WRITTEN REQUEST
Everything from the first line to the line containing "cut=[saddle(KNUCKLE, 1), bore(KNUCKLE), recess(KNUCKLE, -1)])" is to be repeated exactly; nothing past it.

....

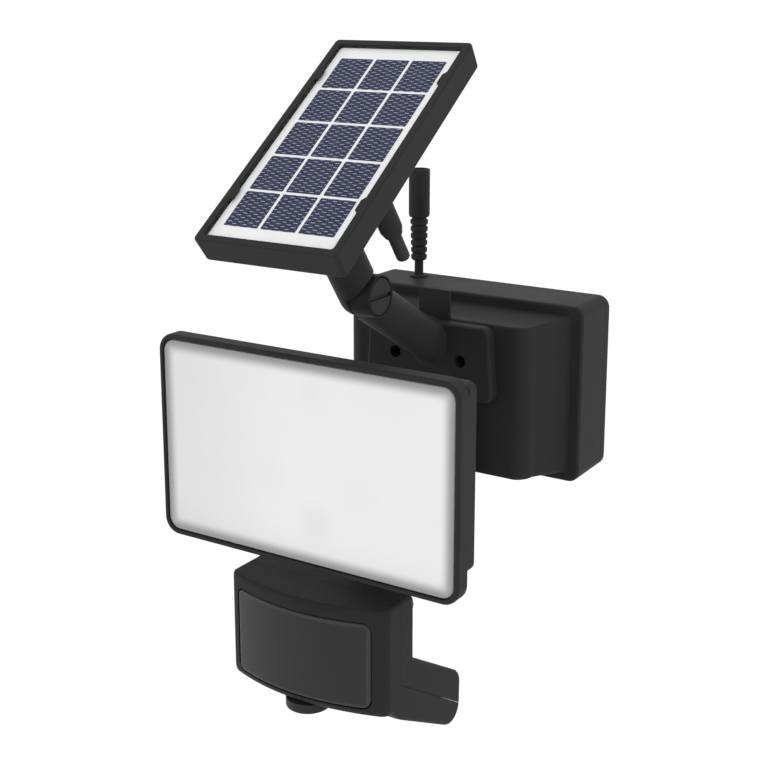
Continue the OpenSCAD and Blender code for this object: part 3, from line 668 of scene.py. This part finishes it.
def make_neck():
    """The panel's neck: a tube with a ball end at the knuckle and a spigot in the tray."""
    r, spigot_r, shoulder = BARREL_R - 0.03, 6, NECK_L - 0.3
    ball = [(-r * cos(pi / 2 * k / 14), r * sin(pi / 2 * k / 14) + 0.02, 0) for k in range(15)]
    stem = lathe(KNUCKLE, PANEL_OUT, ball + [
        (shoulder, BARREL_R, 0.5), (shoulder, spigot_r, 0), (NECK_L + 4, spigot_r, 0.4), (NECK_L + 4, 3, 0)],
        turns=80)
    piece("panel_neck", "neck", "shell_black", stem,
          cut=[saddle(KNUCKLE, 1), bore(KNUCKLE), recess(KNUCKLE, -1)])


def make_panel():
    """The tray with its clips, the cover, sheet and cells in it, and the plug under it."""
    hx, hu, seat = PANEL_W / 2, PANEL_L / 2, PANEL_T - WALL
    ledge_hx, ledge_hu, floor_hx, floor_hu = hx - 3.3, hu - 3.3, hx - 4.85, hu - 4.85
    tray = sections([
        (-PANEL_T, hx - 8, hu - 8, 3, 0), (-PANEL_T, hx - 0.5, hu - 0.3, 1.8, 1.1), (0, hx, hu, 1.8, 0.8),
        (0, ledge_hx, ledge_hu, 1.3, 0.3), (SHEET_BASE, ledge_hx, ledge_hu, 1.3, 0),
        (SHEET_BASE, floor_hx, floor_hu, 1.3, 0), (-seat, floor_hx, floor_hu, 1.3, 0)], on_panel)
    clips = []
    for side in (-1, 1):
        for u in (36.9, -33.5):
            shape = [(u - 4.4, 2.95), (u - 2.6, 4.65), (u + 2.6, 4.65), (u + 4.4, 2.95)]
            clips.append(loft([[on_panel(side * (hx - inset), at, h) for at, inset in shape]
                               for h in (-0.95, -0.1)]))
    plug = on_panel(PLUG_X, PLUG_U, -PANEL_T)
    holes = [drill(on_panel(0, ATTACH_U, -PANEL_T), PANEL_OUT, -1, 5, 6.06, 64),
             drill(plug, PANEL_OUT, -1, 5, 3.5)]
    piece("panel_frame", "panel", "shell_black", tray, *clips, cut=holes)
    hx, hu = hx - 3.45, hu - 3.45
    for name, look, top, base in (("panel_glass", "cover_clear", -1, -1.5),
                                  ("solar_sheet", "sheet_white", SHEET_TOP, SHEET_BASE)):
        piece(name, "panel", look, sections([
            (base, hx, hu, 1.4, 0), (top, hx, hu, 1.4, 0.12), (top, hx - 1, hu - 1, 1, 0)], on_panel))
    make_cells()
    piece("plug_body", "panel", "shell_black", lathe(plug, -PANEL_OUT, [
        (-3, 2, 0), (-3, 3.45, 0.2), (0, 3.45, 0), (0, 5.0, 0), (1.0, PLUG_R, 0.6),
        (PLUG_L - 3.4, PLUG_R, 0.8), (PLUG_L, 3.6, 0.7), (PLUG_L, 1.5, 0)], turns=48))
    piece("plug_barrel", "panel", "plug_dark", lathe(plug, -PANEL_OUT, [
        (PLUG_L, 1.5, 0), (PLUG_L, PLUG_TIP_R, 0.1), (PLUG_L + 1.2, PLUG_TIP_R, 0.1),
        (PLUG_L + 1.5, 2.55, 0.1), (PLUG_L + 1.8, PLUG_TIP_R, 0.1),
        (PLUG_L + PLUG_TIP, PLUG_TIP_R, 2.0), (PLUG_L + PLUG_TIP, 0.6, 0)], turns=40))


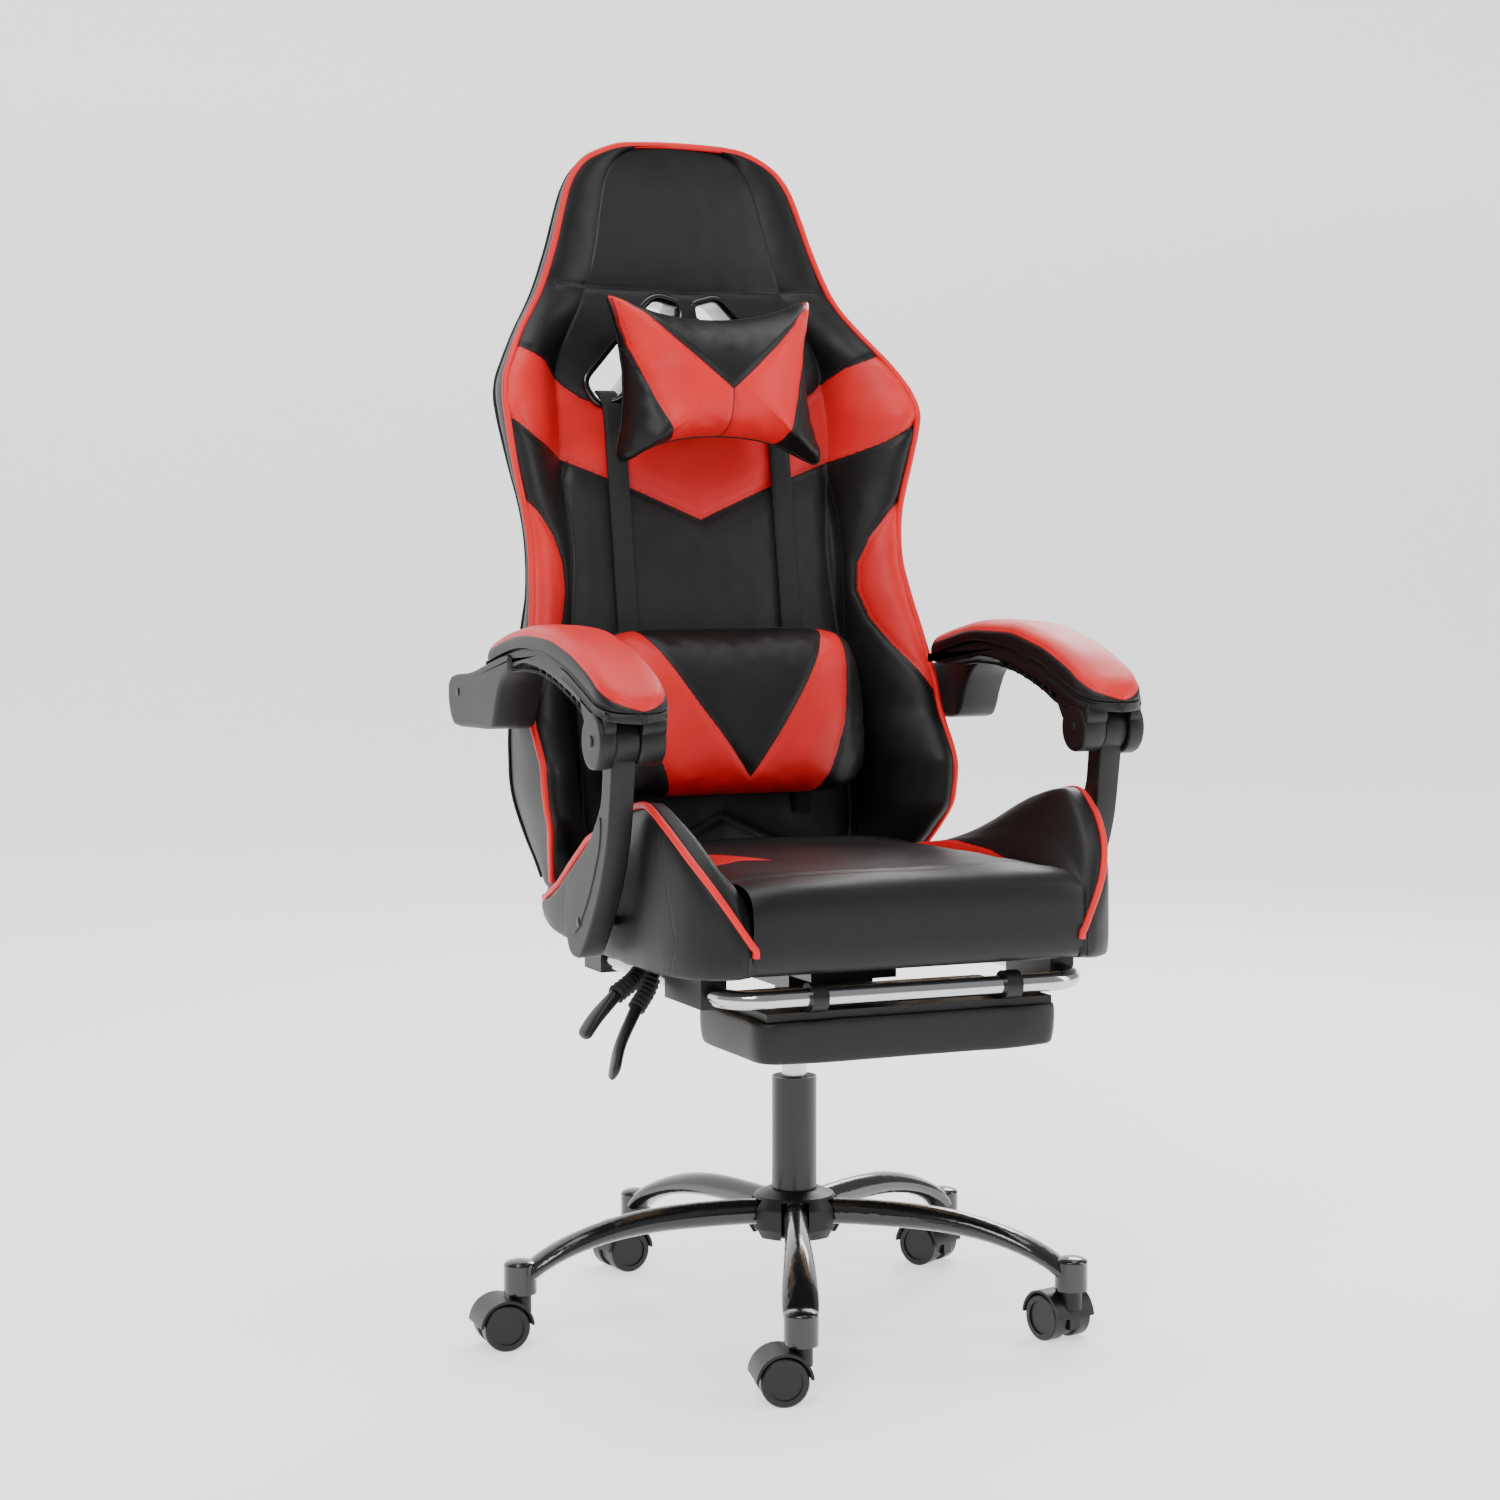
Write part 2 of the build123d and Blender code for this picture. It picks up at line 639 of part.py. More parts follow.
def main():
    os.makedirs("parts", exist_ok=True)
    save("base_legs", base_legs())
    save("base_hub", base_hub())
    save("hub_cover", hub_cover())
    save("column_tube", column_tube())
    save("guide_bush", guide_bush())
    save("piston_rod", piston_rod())
    save("lift_tube", lift_tube())
    hood, pins = caster_hood(), caster_pins()
    for i in range(leg_count):
        name = str(i + 1)
        save("caster_hood_" + name, place_caster(i, hood))
        save("caster_pins_" + name, place_caster(i, pins))
        save("caster_wheel_" + name + "_left", place_caster(i, caster_wheel(1)))
        save("caster_wheel_" + name + "_right", place_caster(i, caster_wheel(-1)))

    ring = seat_frame()
    board = seat_board(ring)
    brackets = recline_brackets()
    bolts = arm_bolts()
    save("mechanism", mechanism())
    save("seat_frame", ring)
    save("seat_board", board)
    save("seat_cushion", seat_cushion(ring, board))
    save("seat_bolsters", seat_bolsters(ring, board, brackets, bolts))
    save("footrest_guides", footrest_guides())
    save("recline_brackets", brackets)
    save("arm_bolts", bolts)

    for name, y, knee, tip in (("lift_lever", lift_lever_y, lift_lever_knee, lift_lever_tip),
                               ("recline_lever", recline_lever_y, recline_lever_knee,
                                recline_lever_tip)):
        rod = lever_rod(y, knee)
        boot = lever_boot(y, knee, rod)
        save(name + "_rod", rod)
        save(name + "_boot", boot)
        save(name + "_paddle", lever_paddle(knee, tip, [rod, boot]))

    save("footrest_frame", footrest_frame())
    save("footrest_board", footrest_board())
    save("footrest_pad", footrest_pad())
    save("footrest_clips", footrest_clips())

    frame = back_frame()
    rear_bolts = both(arm_rear_bolts())
    save("back_frame", frame)
    save("back_pad", back_pad(frame, rear_bolts))
    save("strap_bezels", strap_bezels())
    save("lumbar_straps", lumbar_straps())
    save("arm_rear_bolts", group([bolt - frame for bolt in rear_bolts]))
    save("head_pillow", head_pillow())
    save("lumbar_pillow", lumbar_pillow())

    for maker, name in ((arm_shell, "arm_shell"), (arm_pad, "arm_pad"), (arm_post, "arm_post"),
                        (arm_pin, "arm_pin")):
        left, right = both(maker())
        save(name + "_left", left)
        save(name + "_right", right)


main()
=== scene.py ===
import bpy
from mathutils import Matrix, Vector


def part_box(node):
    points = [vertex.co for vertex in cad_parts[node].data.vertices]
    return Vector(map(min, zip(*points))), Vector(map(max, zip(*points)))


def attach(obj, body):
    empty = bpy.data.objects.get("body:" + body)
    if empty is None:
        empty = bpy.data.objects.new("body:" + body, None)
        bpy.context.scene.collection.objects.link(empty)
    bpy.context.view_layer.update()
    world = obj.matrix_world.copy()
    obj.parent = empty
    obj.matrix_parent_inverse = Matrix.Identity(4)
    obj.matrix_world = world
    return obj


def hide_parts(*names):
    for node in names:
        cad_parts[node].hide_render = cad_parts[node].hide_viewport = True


bl_info = {
    "name": "Gaming chair",
    "version": (1, 0, 0),
    "blender": (4, 5, 0),
    "location": "View3D > Sidebar > Chair",
    "description": "Builds the looks of a padded gaming chair round its CAD frame",
    "category": "Object",
}

import math

import bmesh
import bpy
import numpy as np
from mathutils import Vector

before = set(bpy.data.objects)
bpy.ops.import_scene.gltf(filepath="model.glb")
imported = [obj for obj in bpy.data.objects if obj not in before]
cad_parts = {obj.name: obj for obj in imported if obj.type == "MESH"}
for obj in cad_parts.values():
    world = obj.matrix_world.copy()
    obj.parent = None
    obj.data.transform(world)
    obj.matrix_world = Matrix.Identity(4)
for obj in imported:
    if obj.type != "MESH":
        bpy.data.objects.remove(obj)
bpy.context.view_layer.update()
LEAN = math.tan(math.radians(10))
MM = 0.001

# Pivots in the side view (y, z) and the middle of the arm across (x), millimetres.
KNUCKLE = (-200.0, 669.0)
POST_PIVOT = (-112, 476)
REAR_BOLT = (240, 699)
ARM_CENTRE = 274.0


# ---------------- shader building ----------------

class Socket:
    """A shader value with ordinary arithmetic."""

    def __init__(self, tree, out):
        self.tree, self.out = tree, out

    def math(self, op, *others, clamp=False):
        node = self.tree.nodes.new("ShaderNodeMath")
        node.operation, node.use_clamp = op, clamp
        for slot, value in zip(node.inputs, (self,) + others):
            plug(self.tree, slot, value)
        return Socket(self.tree, node.outputs[0])

    def __add__(self, other):
        return self.math("ADD", other)

    def __mul__(self, other):
        return self.math("MULTIPLY", other)

    def __sub__(self, other):
        return self.math("SUBTRACT", other)

    def __rsub__(self, other):
        return (self * -1.0) + other

    def __truediv__(self, other):
        return self.math("DIVIDE", other)

    __radd__ = __add__
    __rmul__ = __mul__

    def below(self, edge, soft=0.5):
        """1 where the value is under edge, 0 above, with a soft step."""
        return ((edge - self) / (2.0 * soft) + 0.5).math("ADD", 0.0, clamp=True)


def plug(tree, slot, value):
    if isinstance(value, Socket):
        tree.links.new(value.out, slot)
    else:
        slot.default_value = value


class Paint:
    """One material and the nodes that feed its main shader."""

    def __init__(self, name, color, rough, **settings):
        self.material = bpy.data.materials.new(name)
        self.material.use_nodes = True
        self.tree = self.material.node_tree
        self.shader = self.tree.nodes["Principled BSDF"]
        self.shader.inputs["Base Color"].default_value = (*color, 1)
        self.shader.inputs["Roughness"].default_value = rough
        for key, value in settings.items():
            self.shader.inputs[key.replace("_", " ")].default_value = value

    def node(self, kind, settings=None, output=0, **inputs):
        node = self.tree.nodes.new("ShaderNode" + kind)
        for key, value in (settings or {}).items():
            setattr(node, key, value)
        for key, value in inputs.items():
            plug(self.tree, node.inputs[key.replace("_", " ")], value)
        return Socket(self.tree, node.outputs[output])

    def attribute(self, name):
        node = self.tree.nodes.new("ShaderNodeAttribute")
        node.attribute_name = name
        return Socket(self.tree, node.outputs["Fac"])

    def place(self):
        return self.node("TexCoord", output="Object")

    def noise(self, scale, detail=3.0, rough=0.5):
        return self.node("TexNoise", Vector=self.place(), Scale=scale, Detail=detail, Roughness=rough)

    def cells(self, scale):
        return self.node("TexVoronoi", {"feature": "DISTANCE_TO_EDGE"}, Vector=self.place(), Scale=scale)

    def mix(self, factor, a, b):
        """Colour a where factor is 0, b where it is 1."""
        node = self.tree.nodes.new("ShaderNodeMix")
        node.data_type = "RGBA"
        for slot, value in ((0, factor), (6, a), (7, b)):
            plug(self.tree, node.inputs[slot], (*value, 1) if isinstance(value, tuple) else value)
        return Socket(self.tree, node.outputs[2])

    def feed(self, slot, value):
        plug(self.tree, self.shader.inputs[slot], value)

    def bump(self, height, strength, distance):
        self.feed("Normal", self.node("Bump", Strength=strength, Distance=distance, Height=height))


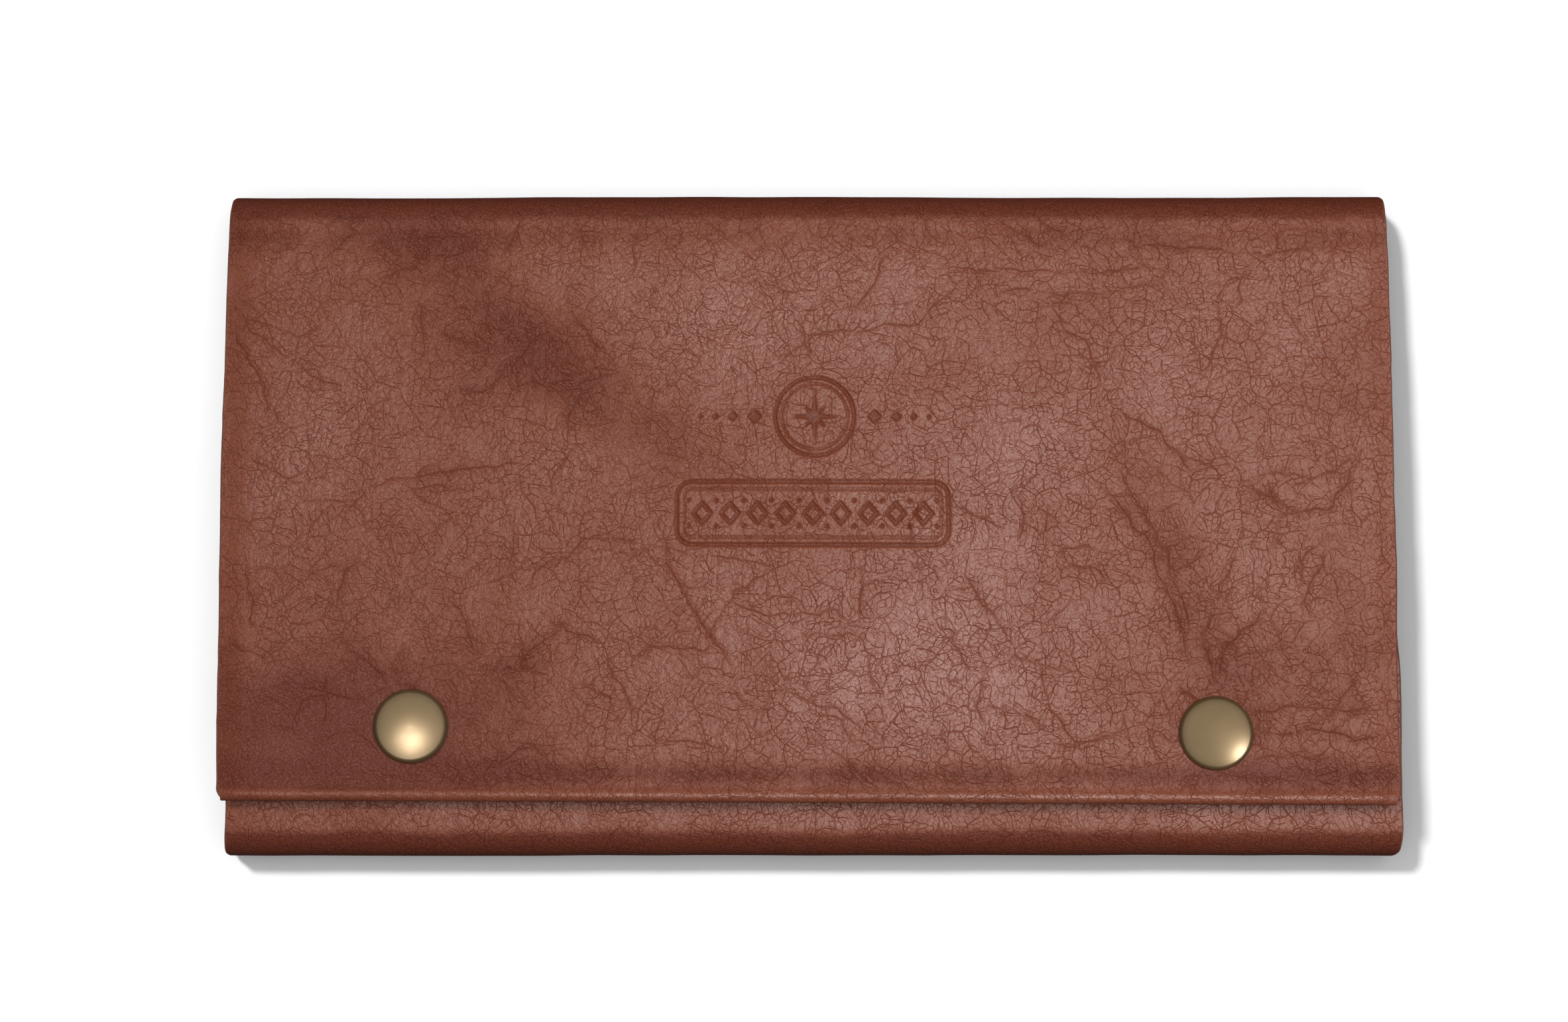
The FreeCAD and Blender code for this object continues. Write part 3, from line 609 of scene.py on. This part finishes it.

....

EXERCISE SOLUTION
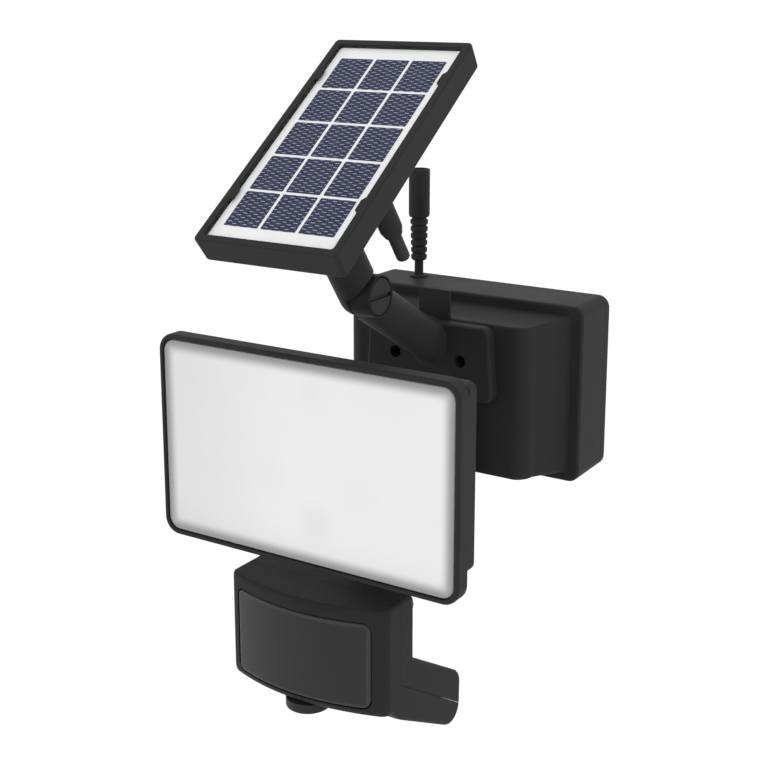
Continue the OpenSCAD and Blender code for this object: part 3, from line 668 of scene.py. This part finishes it.
def make_neck():
    """The panel's neck: a tube with a ball end at the knuckle and a spigot in the tray."""
    r, spigot_r, shoulder = BARREL_R - 0.03, 6, NECK_L - 0.3
    ball = [(-r * cos(pi / 2 * k / 14), r * sin(pi / 2 * k / 14) + 0.02, 0) for k in range(15)]
    stem = lathe(KNUCKLE, PANEL_OUT, ball + [
        (shoulder, BARREL_R, 0.5), (shoulder, spigot_r, 0), (NECK_L + 4, spigot_r, 0.4), (NECK_L + 4, 3, 0)],
        turns=80)
    piece("panel_neck", "neck", "shell_black", stem,
          cut=[saddle(KNUCKLE, 1), bore(KNUCKLE), recess(KNUCKLE, -1)])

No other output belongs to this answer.